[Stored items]
^^^^
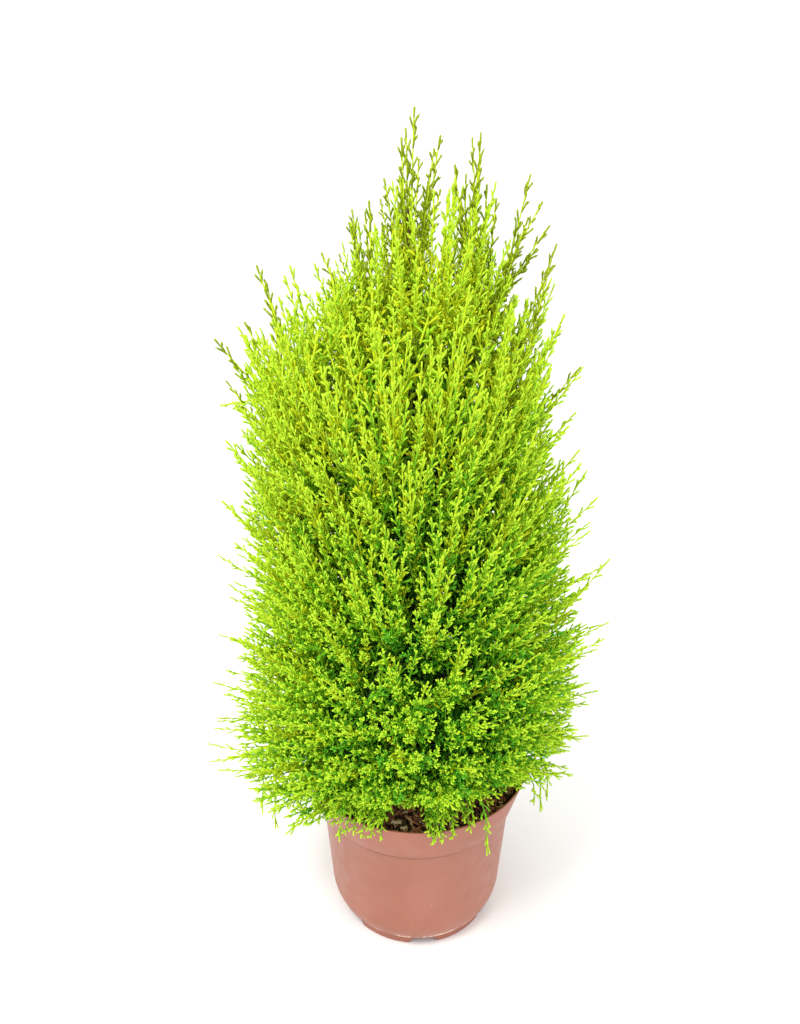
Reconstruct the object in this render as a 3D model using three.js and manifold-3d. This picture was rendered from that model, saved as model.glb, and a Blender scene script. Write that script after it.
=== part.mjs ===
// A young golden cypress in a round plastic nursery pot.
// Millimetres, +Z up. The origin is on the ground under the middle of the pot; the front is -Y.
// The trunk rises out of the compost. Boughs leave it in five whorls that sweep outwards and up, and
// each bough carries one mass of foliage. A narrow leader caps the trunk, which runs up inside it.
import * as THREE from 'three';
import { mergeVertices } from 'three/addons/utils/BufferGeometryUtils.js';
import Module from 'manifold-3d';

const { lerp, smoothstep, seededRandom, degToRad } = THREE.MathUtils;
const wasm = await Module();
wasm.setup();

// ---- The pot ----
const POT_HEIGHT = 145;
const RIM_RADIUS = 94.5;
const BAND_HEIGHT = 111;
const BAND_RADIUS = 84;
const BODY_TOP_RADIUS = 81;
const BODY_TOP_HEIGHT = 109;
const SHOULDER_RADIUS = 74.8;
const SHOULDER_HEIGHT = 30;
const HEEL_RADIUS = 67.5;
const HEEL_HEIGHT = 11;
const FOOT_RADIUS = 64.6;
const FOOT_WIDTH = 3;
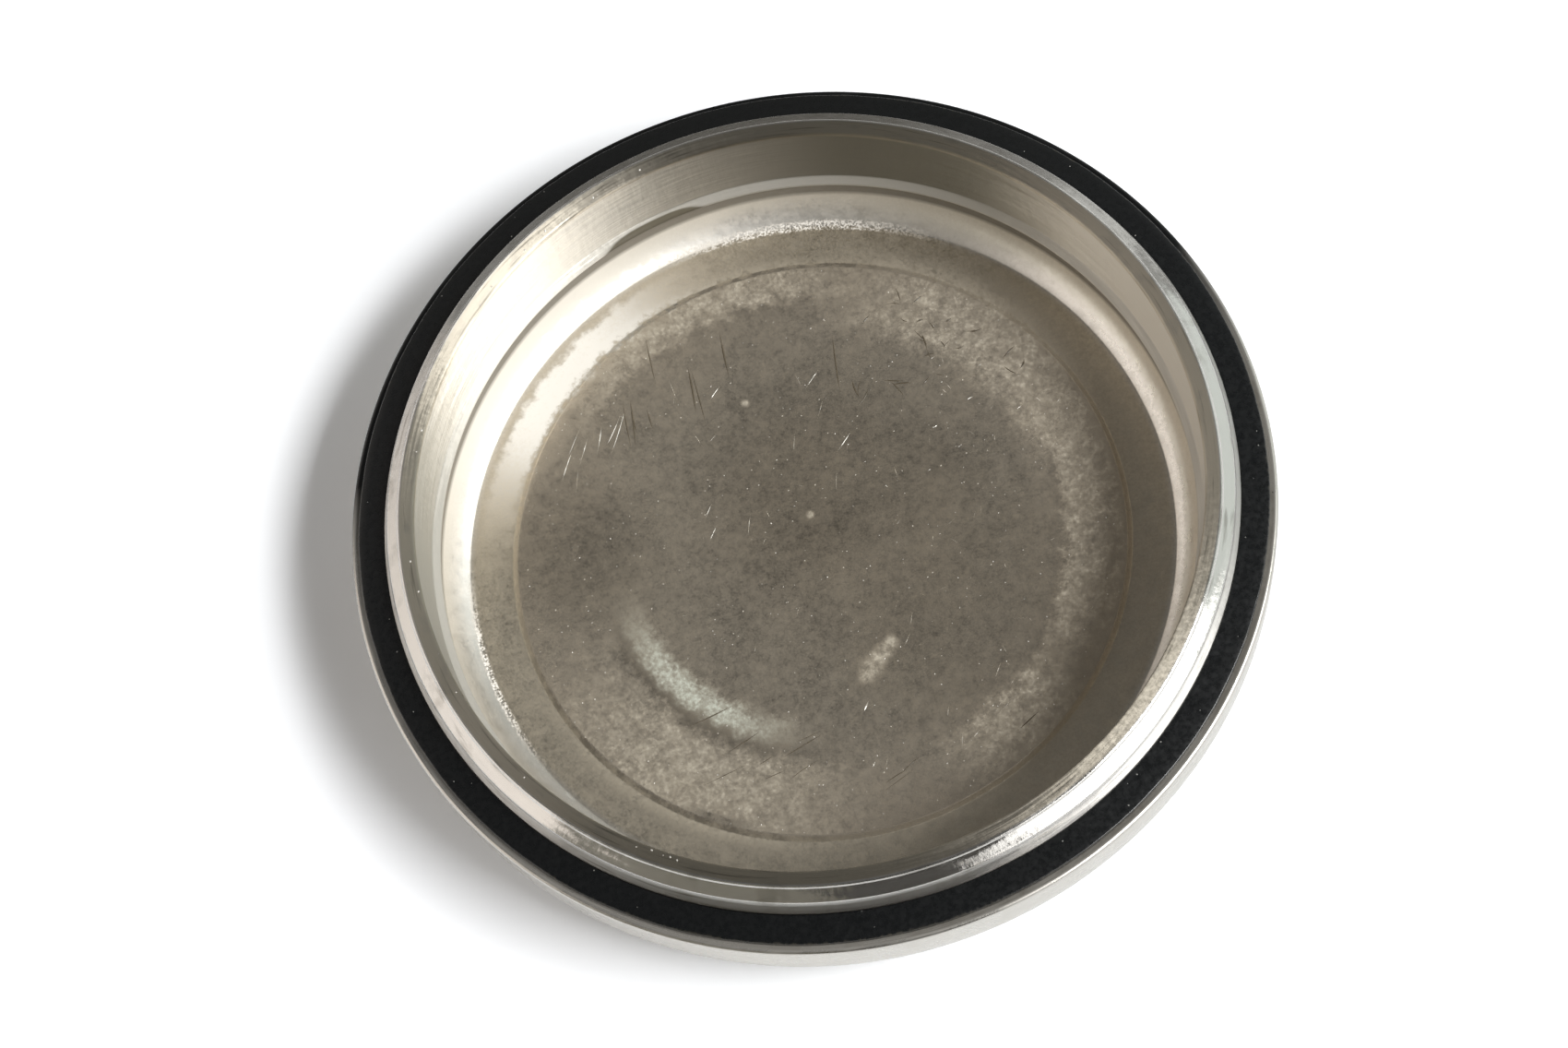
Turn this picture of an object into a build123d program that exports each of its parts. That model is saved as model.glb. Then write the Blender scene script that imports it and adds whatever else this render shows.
^^^^
◆ Exercise details
Each line of the listing above should be output exactly.

◆ Result
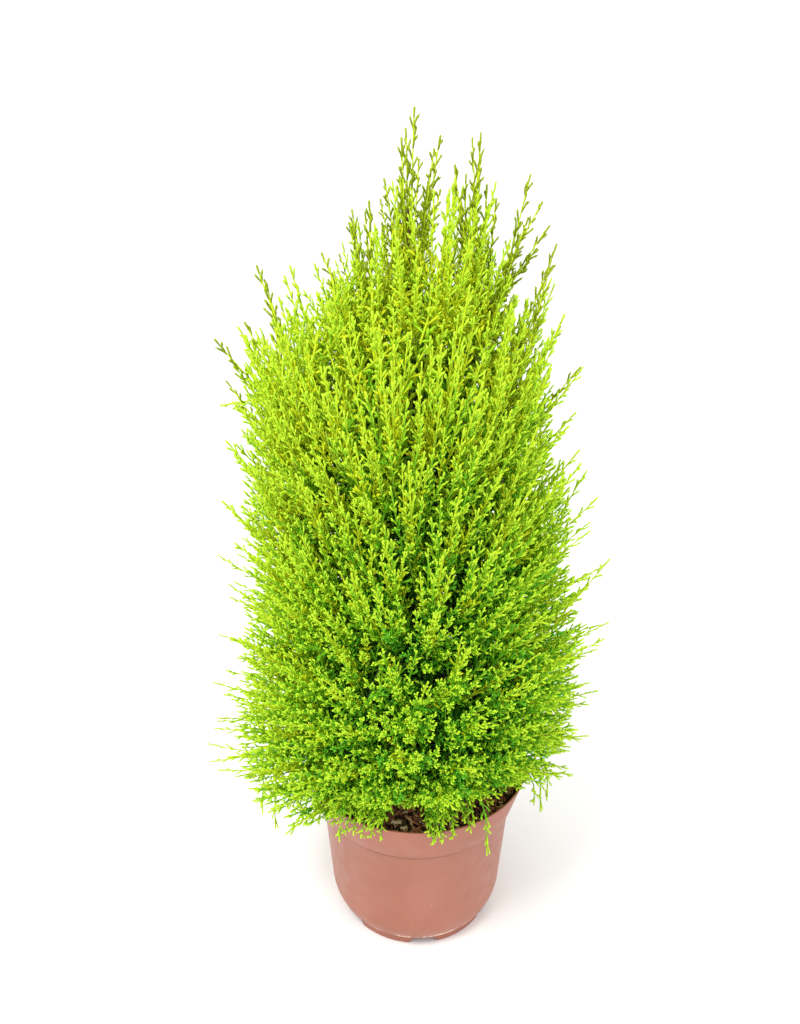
Reconstruct the object in this render as a 3D model using three.js and manifold-3d. This picture was rendered from that model, saved as model.glb, and a Blender scene script. Write that script after it.
=== part.mjs ===
// A young golden cypress in a round plastic nursery pot.
// Millimetres, +Z up. The origin is on the ground under the middle of the pot; the front is -Y.
// The trunk rises out of the compost. Boughs leave it in five whorls that sweep outwards and up, and
// each bough carries one mass of foliage. A narrow leader caps the trunk, which runs up inside it.
import * as THREE from 'three';
import { mergeVertices } from 'three/addons/utils/BufferGeometryUtils.js';
import Module from 'manifold-3d';

const { lerp, smoothstep, seededRandom, degToRad } = THREE.MathUtils;
const wasm = await Module();
wasm.setup();

// ---- The pot ----
const POT_HEIGHT = 145;
const RIM_RADIUS = 94.5;
const BAND_HEIGHT = 111;
const BAND_RADIUS = 84;
const BODY_TOP_RADIUS = 81;
const BODY_TOP_HEIGHT = 109;
const SHOULDER_RADIUS = 74.8;
const SHOULDER_HEIGHT = 30;
const HEEL_RADIUS = 67.5;
const HEEL_HEIGHT = 11;
const FOOT_RADIUS = 64.6;
const FOOT_WIDTH = 3;
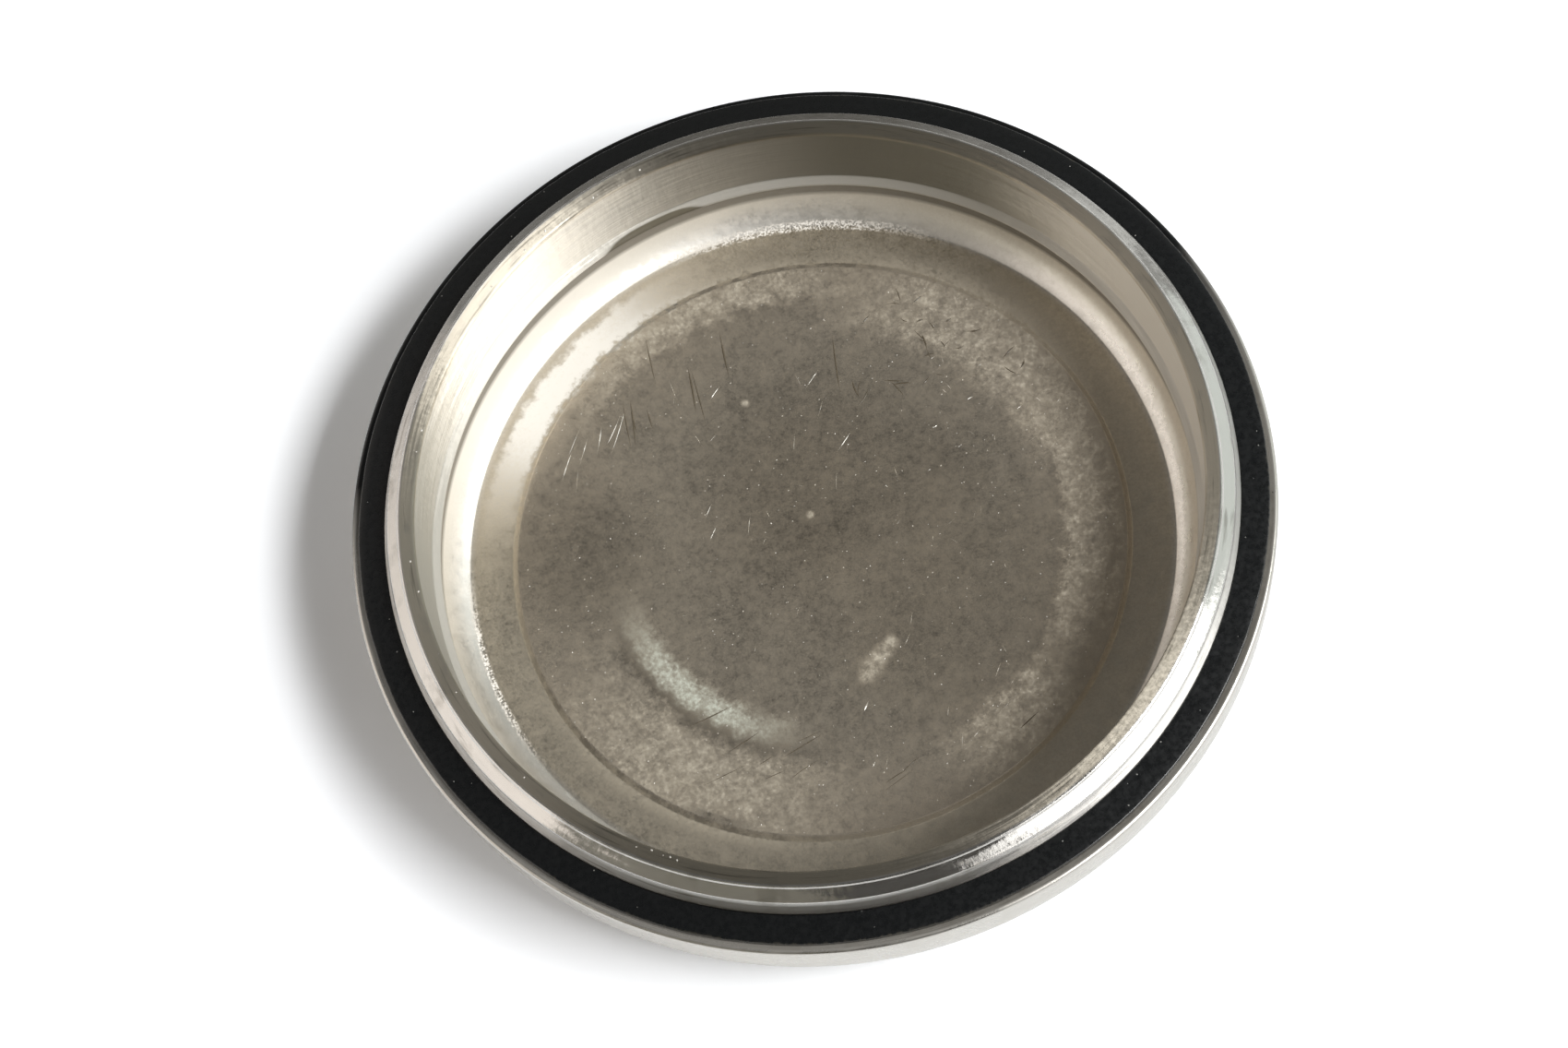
Turn this picture of an object into a build123d program that exports each of its parts. That model is saved as model.glb. Then write the Blender scene script that imports it and adds whatever else this render shows.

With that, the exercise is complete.